Mina Mandic1,2,Kayla Winters2,Charlotte Slaughter2,Sophie Ettinger2,Peter Collings1,Arjun Yodh2
Swarthmore College1,University of Pennsylvania2
Mina Mandic1,2,Kayla Winters2,Charlotte Slaughter2,Sophie Ettinger2,Peter Collings1,Arjun Yodh2
Swarthmore College1,University of Pennsylvania2
Liquid crystals (LCs) are a state of matter, characterized by an order called the nematic phase. While past work has investigated how 5CB LC drop configuration transforms under an electric field, 5CB behavior in magnetic (B) fields is yet to be studied. This project uses the fluorophore BODIPY-C5 to visualize the transition of radial 5CB drops in response to B fields. With zero B field, radial drops with 5CB molecules arrange from the center to the edges. As the B field increases, the 5CB molecules rearrange to be aligned with the direction of the field.
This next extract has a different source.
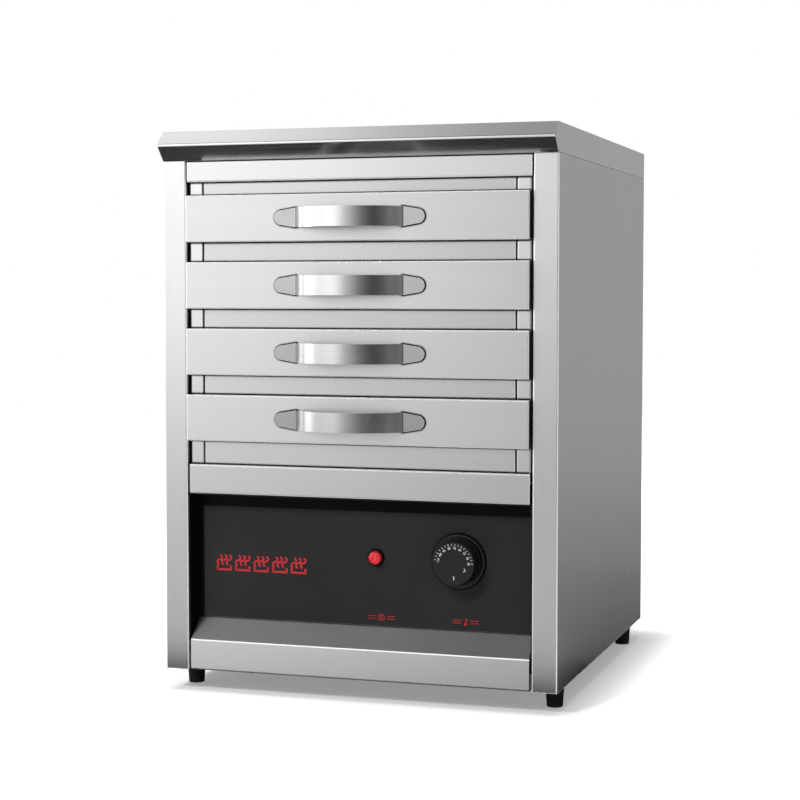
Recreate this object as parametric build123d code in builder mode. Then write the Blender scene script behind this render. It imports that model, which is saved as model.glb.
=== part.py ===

Similarly, drop defects (regions in which 5CB molecules do not have uniform direction) change configuration, starting as a point defect in the zero B field configuration and converts to a ring defect with an increasing B field. Fluorophores are added to topological defects formed by planar rubbing of PVA-coated substrates to stretch polymers and induce 5CB alignment. Fluorescence microscopy is used to take images of drops and quantify the intensity distribution. Preliminary results show that at zero B field, the intensity is lowest at the center of the radial drops containing the point defect. Future work will use confocal microscopy to analyze layers of drops and quantify intensity change over an increasing B field.